» **What the exercise asks**:
Print the data exactly as it is given, please.

» **Source excerpt**:

+ + +

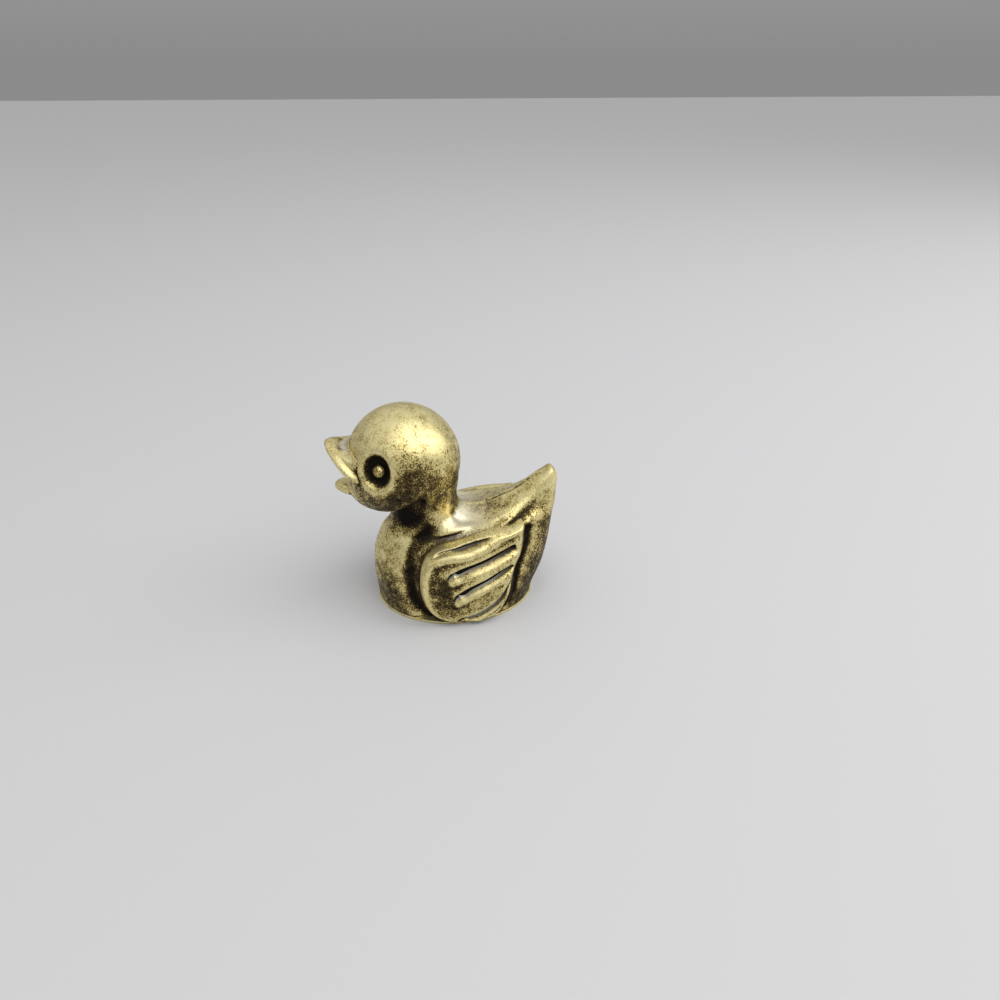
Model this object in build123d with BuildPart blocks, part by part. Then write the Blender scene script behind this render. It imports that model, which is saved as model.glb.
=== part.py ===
"""Brass duck, a small ornament: a duckling sitting on an oval foot, bill open and tail up.

Millimetres. The bill points to -Y, the duck's left side is +X, and it stands on z = 0
with the origin at the middle of its foot. The left and right sides are alike.
"""
from build123d import *
from math import cos, radians, sin, sqrt
import os

os.makedirs("parts", exist_ok=True)

# Foot plate: the oval that closes the body below
foot_length = 22.8
foot_width = 18.3
foot_thickness = 0.45
foot_lip = 0.1
foot_step_height = 0.45

# Body casting: breast, flanks, back and tail in one hollow shell
back_height = 13.5
tail_height = 19.75
body_wall = 1.8
crest_rise = 0.45

# Undercut below the head's cheeks, which is also its slanted seat on the neck: its distance
# from the head's middle, its slope, and how far behind the middle it reaches
cheek_distance = 3.4
cheek_slope = 53
cheek_reach = 3.0

# Spigot of the neck, square to the seat, that the head sits over, with the bore that empties
# the body casting
spigot_radius = 2.4
spigot_bore = 1.5
spigot_rise = 2.6
spigot_down_seat = 2.05
spigot_bore_length = 11.5

# Head: a hollow ball with a fuller jaw in front
head_radius = 7.7
head_wall = 2.0
head_forward = 6.4
head_above_back = 0.6
jaw_radius = 3.9
jaw_proud = 0.95
jaw_droop = 35

# Mouth: the hollow between the two halves of the bill
mouth_width = 6.4
mouth_depth = 0.9
mouth_lip = 0.35

# Eyes: a domed pin in a flared socket on each side
eye_azimuth = 61
eye_elevation = 10.5
socket_radius = 2.3
socket_floor_radius = 1.65
socket_depth = 1.0
eye_radius = 0.9
eye_height = 0.7
eye_shank_radius = 0.45

# Upper bill: a thick, upturned visor
upper_bill_length = 4.3
upper_bill_width = 11.0
upper_bill_thickness = 1.4
upper_bill_rise = 40
upper_bill_above_centre = 0.45
upper_bill_seat_depth = 0.6

# Lower bill: a short round tongue, its root sunk in the jaw
lower_bill_length = 2.0
lower_bill_root_depth = 1.15
lower_bill_width = 3.6
lower_bill_thickness = 1.8
lower_bill_rise = 12
lower_bill_below_jaw = 1.0

# Wings: a raised leaf on each flank, with grooves between its feathers
wing_length = 14.2
wing_height = 13.4
wing_forward = 5.0
wing_thickness = 0.95
feather_groove_width = 0.9
feather_groove_depth = 0.65

# Flutes in the flanks, in front of and behind each wing
breast_flute_radius = 1.7
breast_flute_depth = 1.0
rear_flute_radius = 1.2
rear_flute_depth = 0.5

# Fits and cuts
fit_clearance = 0.05
overrun = 1.0

# Worked out from the sizes above
foot_half_length = foot_length / 2
foot_half_width = foot_width / 2
head_z = back_height + head_above_back + head_radius
head_inner_radius = head_radius - head_wall
jaw_distance = head_radius + jaw_proud - jaw_radius
jaw_y = -head_forward - jaw_distance * cos(radians(jaw_droop))
jaw_z = head_z - jaw_distance * sin(radians(jaw_droop))
seat_down = sin(radians(cheek_slope))
seat_back = cos(radians(cheek_slope))
seat_y = -head_forward + cheek_distance * seat_back - spigot_down_seat * seat_down
seat_z = head_z - cheek_distance * seat_down - spigot_down_seat * seat_back
side_reach = 2 * foot_width

# Side walls, from the foot to the back: height as a share of the back's height, then the
# oval's middle and half length as shares of the foot's half length, and its half width
# as a share of the foot's half width
flank_shares = [
    (0, 0, 1.0, 1.0),
    (0.13, 0.013, 1.02, 1.02),
    (0.40, 0.065, 1.09, 1.02),
    (0.67, 0.13, 1.10, 0.91),
    (0.87, 0.21, 1.06, 0.745),
    (1.0, 0.32, 0.98, 0.615),
]
# The same above the back: height as a share of the rise from the back to the tail's top
tail_shares = [
    (0.18, 0.50, 0.86, 0.437),
    (0.43, 0.78, 0.59, 0.30),
    (0.80, 1.02, 0.335, 0.205),
    (1.0, 1.12, 0.22, 0.165),
]
# Line of the back, from the neck to the tail's tip: place behind the foot's middle as a
# share of the foot's half length, height as a share of the rise above
back_line_shares = [
    (-0.457, 0.18),
    (-0.065, 0.10),
    (0.104, 0.025),
    (0.34, 0.037),
    (0.60, 0.20),
    (0.855, 0.446),
    (1.097, 0.832),
]
tail_tip_shares = [(1.22, 0.992), (1.312, 0.74)]
# Line under the tail, from the tip down to the foot: height as a share of the back's height
tail_under_shares = [(1.298, 1.217), (1.262, 0.911), (1.176, 0.461), (1.045, 0.133), (1.0, 0)]

# Half width of the crest along the back as a share of the back's half width
crest_width_share = 0.7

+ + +

» **Full solution**:
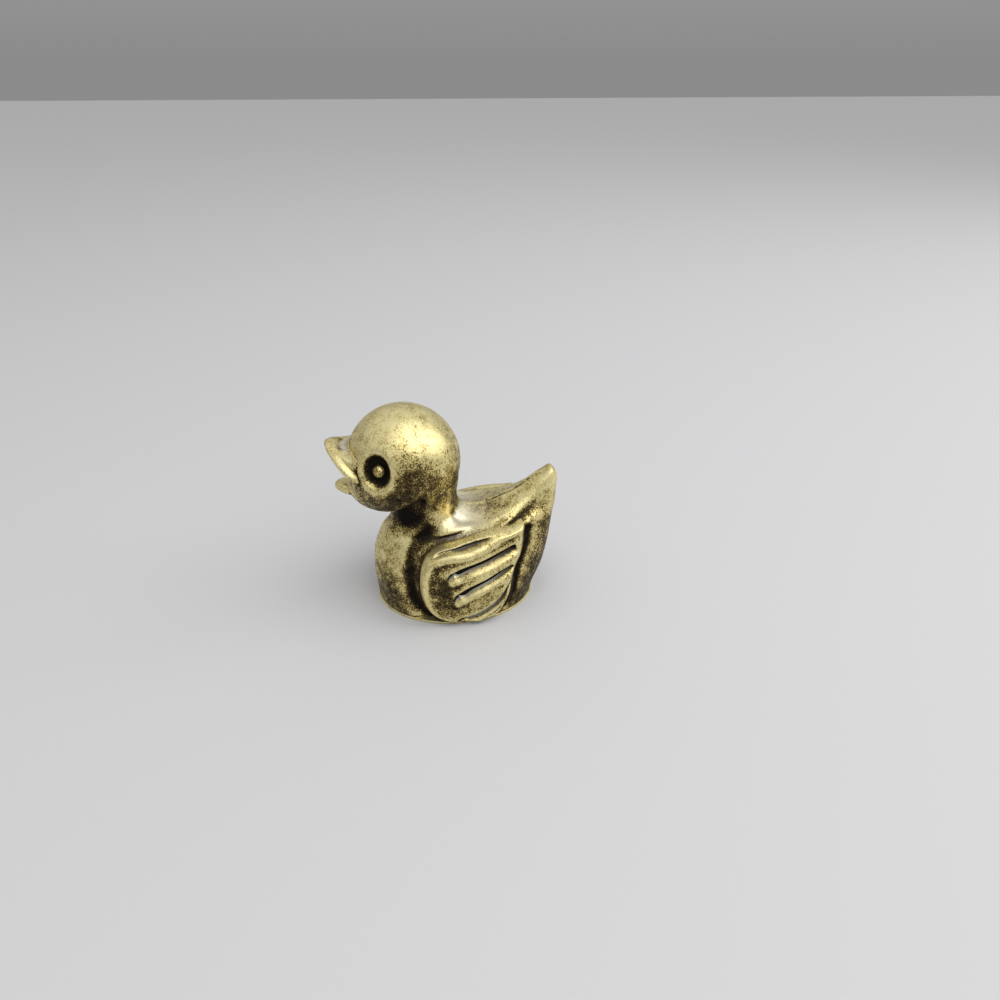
Model this object in build123d with BuildPart blocks, part by part. Then write the Blender scene script behind this render. It imports that model, which is saved as model.glb.
=== part.py ===
"""Brass duck, a small ornament: a duckling sitting on an oval foot, bill open and tail up.

Millimetres. The bill points to -Y, the duck's left side is +X, and it stands on z = 0
with the origin at the middle of its foot. The left and right sides are alike.
"""
from build123d import *
from math import cos, radians, sin, sqrt
import os

os.makedirs("parts", exist_ok=True)

# Foot plate: the oval that closes the body below
foot_length = 22.8
foot_width = 18.3
foot_thickness = 0.45
foot_lip = 0.1
foot_step_height = 0.45

# Body casting: breast, flanks, back and tail in one hollow shell
back_height = 13.5
tail_height = 19.75
body_wall = 1.8
crest_rise = 0.45

# Undercut below the head's cheeks, which is also its slanted seat on the neck: its distance
# from the head's middle, its slope, and how far behind the middle it reaches
cheek_distance = 3.4
cheek_slope = 53
cheek_reach = 3.0

# Spigot of the neck, square to the seat, that the head sits over, with the bore that empties
# the body casting
spigot_radius = 2.4
spigot_bore = 1.5
spigot_rise = 2.6
spigot_down_seat = 2.05
spigot_bore_length = 11.5

# Head: a hollow ball with a fuller jaw in front
head_radius = 7.7
head_wall = 2.0
head_forward = 6.4
head_above_back = 0.6
jaw_radius = 3.9
jaw_proud = 0.95
jaw_droop = 35

# Mouth: the hollow between the two halves of the bill
mouth_width = 6.4
mouth_depth = 0.9
mouth_lip = 0.35

# Eyes: a domed pin in a flared socket on each side
eye_azimuth = 61
eye_elevation = 10.5
socket_radius = 2.3
socket_floor_radius = 1.65
socket_depth = 1.0
eye_radius = 0.9
eye_height = 0.7
eye_shank_radius = 0.45

# Upper bill: a thick, upturned visor
upper_bill_length = 4.3
upper_bill_width = 11.0
upper_bill_thickness = 1.4
upper_bill_rise = 40
upper_bill_above_centre = 0.45
upper_bill_seat_depth = 0.6

# Lower bill: a short round tongue, its root sunk in the jaw
lower_bill_length = 2.0
lower_bill_root_depth = 1.15
lower_bill_width = 3.6
lower_bill_thickness = 1.8
lower_bill_rise = 12
lower_bill_below_jaw = 1.0

# Wings: a raised leaf on each flank, with grooves between its feathers
wing_length = 14.2
wing_height = 13.4
wing_forward = 5.0
wing_thickness = 0.95
feather_groove_width = 0.9
feather_groove_depth = 0.65

# Flutes in the flanks, in front of and behind each wing
breast_flute_radius = 1.7
breast_flute_depth = 1.0
rear_flute_radius = 1.2
rear_flute_depth = 0.5

# Fits and cuts
fit_clearance = 0.05
overrun = 1.0

# Worked out from the sizes above
foot_half_length = foot_length / 2
foot_half_width = foot_width / 2
head_z = back_height + head_above_back + head_radius
head_inner_radius = head_radius - head_wall
jaw_distance = head_radius + jaw_proud - jaw_radius
jaw_y = -head_forward - jaw_distance * cos(radians(jaw_droop))
jaw_z = head_z - jaw_distance * sin(radians(jaw_droop))
seat_down = sin(radians(cheek_slope))
seat_back = cos(radians(cheek_slope))
seat_y = -head_forward + cheek_distance * seat_back - spigot_down_seat * seat_down
seat_z = head_z - cheek_distance * seat_down - spigot_down_seat * seat_back
side_reach = 2 * foot_width

# Side walls, from the foot to the back: height as a share of the back's height, then the
# oval's middle and half length as shares of the foot's half length, and its half width
# as a share of the foot's half width
flank_shares = [
    (0, 0, 1.0, 1.0),
    (0.13, 0.013, 1.02, 1.02),
    (0.40, 0.065, 1.09, 1.02),
    (0.67, 0.13, 1.10, 0.91),
    (0.87, 0.21, 1.06, 0.745),
    (1.0, 0.32, 0.98, 0.615),
]
# The same above the back: height as a share of the rise from the back to the tail's top
tail_shares = [
    (0.18, 0.50, 0.86, 0.437),
    (0.43, 0.78, 0.59, 0.30),
    (0.80, 1.02, 0.335, 0.205),
    (1.0, 1.12, 0.22, 0.165),
]
# Line of the back, from the neck to the tail's tip: place behind the foot's middle as a
# share of the foot's half length, height as a share of the rise above
back_line_shares = [
    (-0.457, 0.18),
    (-0.065, 0.10),
    (0.104, 0.025),
    (0.34, 0.037),
    (0.60, 0.20),
    (0.855, 0.446),
    (1.097, 0.832),
]
tail_tip_shares = [(1.22, 0.992), (1.312, 0.74)]
# Line under the tail, from the tip down to the foot: height as a share of the back's height
tail_under_shares = [(1.298, 1.217), (1.262, 0.911), (1.176, 0.461), (1.045, 0.133), (1.0, 0)]

# Half width of the crest along the back as a share of the back's half width
crest_width_share = 0.7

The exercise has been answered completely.